Comey: I Urged Not To Waterboard

FBI director nominee James Comey testifies that waterboarding is torture at a Senate committee hearing.

In front of a Senate panel on Tuesday, Obama’s nominee for FBI director, James B. Comey, said that while he was deputy attorney general under Dubya—and while he said it was OK to waterboard—he believed the tactic was torture. Now Comey thinks waterboarding is illegal, too. At the time, he said, it was difficult to label the technique illegal because the law itself was vague. Still, he says he told the administration to stop waterboarding. While Comey is a pick that’s actually received some bipartisan support, some Democrats are concerned with his time serving in the Bush administration.


"Mr. Comey’s nomination has received strong bipartisan support, but some Democrats and civil liberty groups have raised questions about his role in the Bush administration. Last week, two of the Democratic senators, Richard J. Durbin of Illinois and Sheldon Whitehouse of Rhode Island, sent a letter to Mr. Comey, expressing their concern about how he approved the use of “enhanced interrogation techniques” that included waterboarding.

On Tuesday, many of the senators appeared satisfied with Mr. Comey’s answers about waterboarding, and it does not appear that the Republicans will try to block his confirmation.

Mr. Comey distinguished himself from many members of the Bush administration — and significantly raised his national profile — when he testified before the same Senate committee five years ago. His testimony was perceived as repudiating government surveillance programs.

At the hearing, about the Justice Department’s firings of several United States attorneys, Mr. Comey riveted the senators by testifying about a 2004 episode in which he thwarted Bush administration officials from persuading his ailing boss, Attorney General John Ashcroft, to sign off on an illegal data-collection program. Although Mr. Comey’s objections halted the program, it was later resumed under a similar legal framework, and senior Bush administration officials have said he raised few objections to other programs.

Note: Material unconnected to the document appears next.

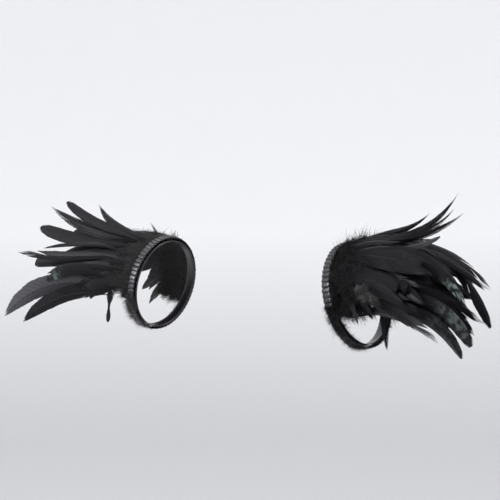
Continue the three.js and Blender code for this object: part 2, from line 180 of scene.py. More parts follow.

Mr. Comey did not provide new details about the incident on Tuesday, but he addressed the issue of government surveillance, which has become a thorny issue given a series of disclosures of classified programs by Edward J. Snowden, a former National Security Agency contractor. Mr. Comey also defended the use of surveillance programs to identify terrorists."

“I do know as a general matter that the collection of metadata and analysis of metadata is a valuable tool in counterterrorism,” he said.